Riiight.  Debbie, you must love firearms – especially when the business end is in your mouth, among other places.  After all, you want to “avoid throwing the baby out with the bathwater”, even after you watched these very same bathwater-drawing folks stick that gun in your mouth just over 18 months ago and threaten you with the end of civil order unless they got $700 billion – right now, today, with no restrictions.

Michael Barr, the assistant Treasury secretary for financial institutions, wouldn’t comment on the provision when he was asked about it by reporters. Gary Gensler, the chairman of the Commodity Futures Trading Commission, wouldn’t support the provision, saying only that “the Federal Reserve and the Treasury has to think through these issues.”

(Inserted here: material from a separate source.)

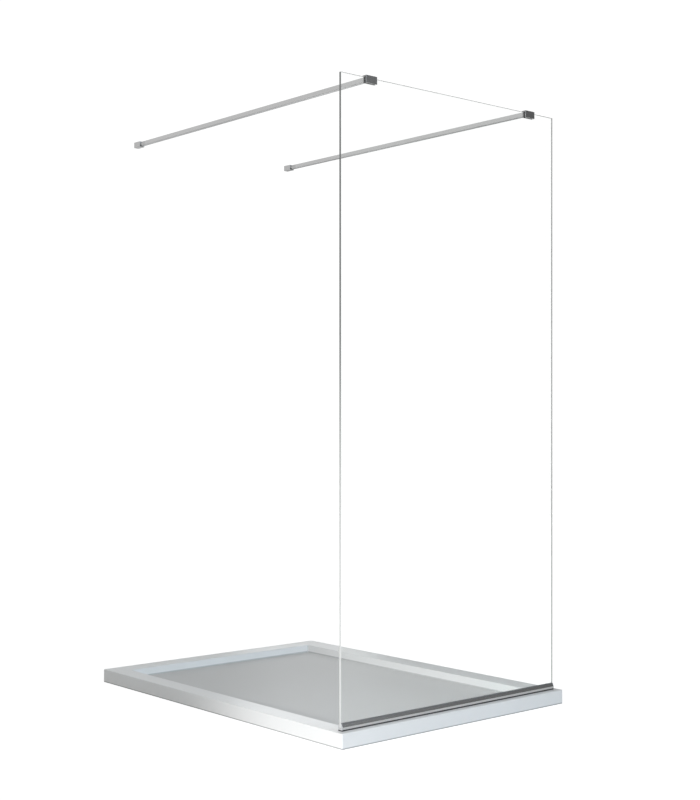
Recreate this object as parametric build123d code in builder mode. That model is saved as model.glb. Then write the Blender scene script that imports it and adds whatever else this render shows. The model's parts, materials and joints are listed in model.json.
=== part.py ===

When you’re held up at gunpoint, ladies and gentlemen, what is your response the next day, assuming you don’t get shot on the spot?

  1. Go buy a gun yourself and then get some training so you know how to use it.  Apply for a concealed carry permit.  Load your shotgun at night and have it next to the bed at night.  Buy a dog so the next time you have some warning that your door is about to get kicked in.


  2. Invite the armed robber to dinner, refuse to prosecute him, shake his hand and then give him your ATM card and PIN number so next time he doesn’t have to use the gun – he can just steal all he wants without any muss or fuss?  Oh, and yeah, sign agreements that surreptitiously bind your neighbor to pay for all future ATM thefts!

Ladies and gentlemen we were robbed in 2008. You’d expect the government and citizens to do #1.

What our government has done to date is #2, and you, America, are “the neighbor” getting the bills.